Overcoming the mental block

Perhaps the biggest hurdle is the mental one. For generations, non-Old Firm teams have gone to Ibrox or Celtic Park and played for a dignified loss. Hearts have deleted that software. They now play with an arrogance that was previously reserved for the Glasgow sides. They expect to dominate. They expect to have more of the ball. They expect to win.

This psychological shift is vital. You cannot win a title if you treat your opponents like gods. By beating Rangers 2-1, Hearts have proven to themselves that the badge on the shirt doesn't grant three points by default. They were the better team physically, technically, and tactically. That realization is more dangerous to the established order than any financial investment.

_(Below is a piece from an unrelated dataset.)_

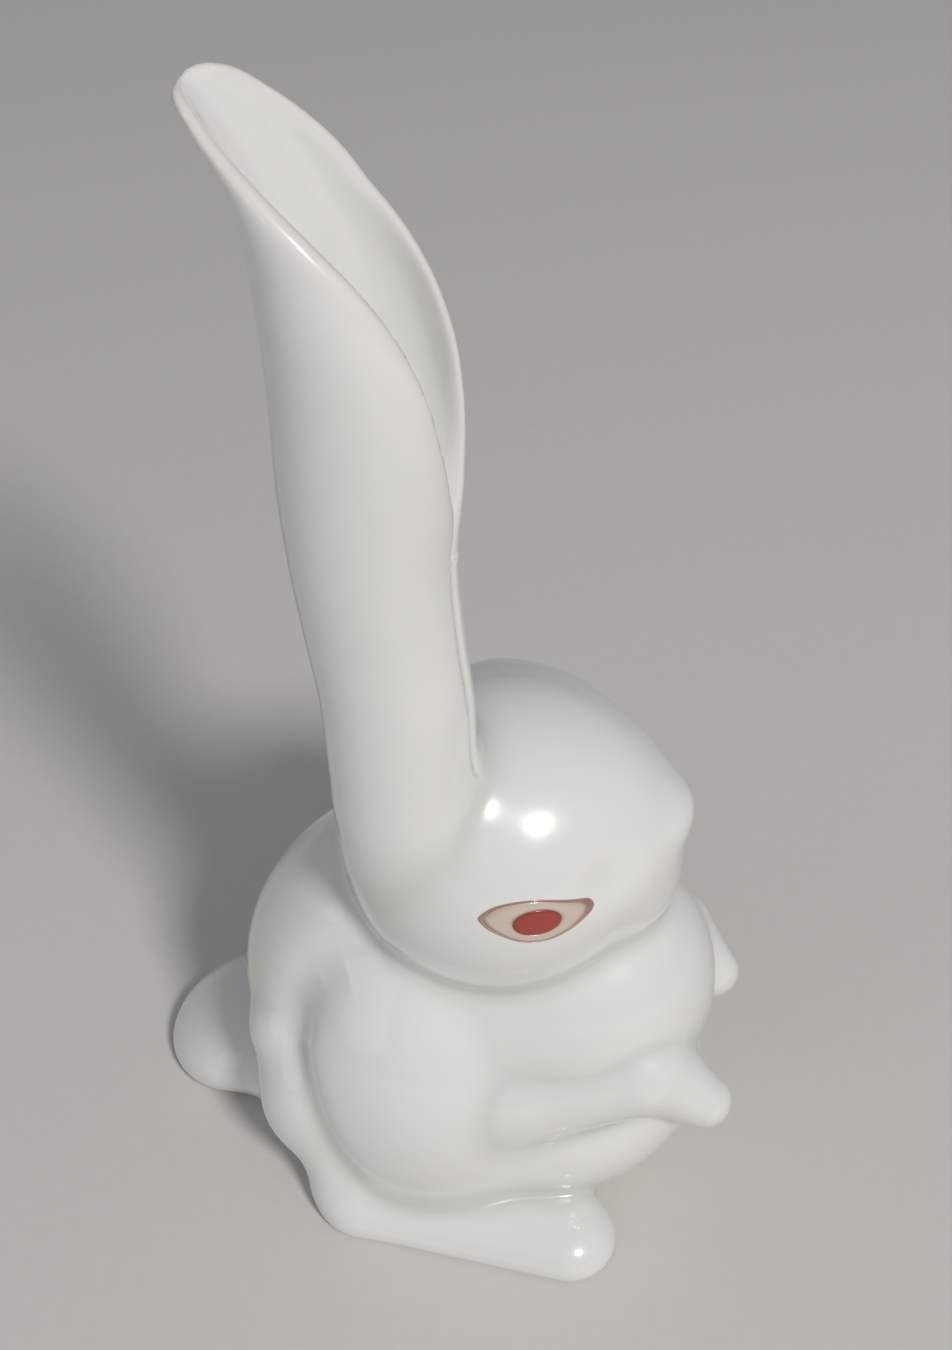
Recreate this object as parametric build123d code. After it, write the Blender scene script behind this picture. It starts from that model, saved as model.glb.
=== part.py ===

The final countdown to glory

With only a handful of games remaining, the math is simple but the execution is grueling. Hearts are in the box seat, but the seat is getting hot. Rangers will not go away quietly, and Celtic, under O'Neill, are masters of the late-season surge. The three-point gap at the top is the thinnest of cushions.

The next two fixtures will define the season. If Hearts can maintain their defensive discipline and avoid the individual errors that plagued their early-season form, they will do what many thought was impossible. They will prove that the Scottish Premiership is no longer a private members' club. It is an open competition where merit matters more than history.

There will be nerves. There will be moments of doubt. But looking at the tactical setup against Rangers, it is hard to bet against this side. They are fit, they are disciplined, and they are hungry. For the first time in forty years, the heart of Scottish football might actually be in Edinburgh.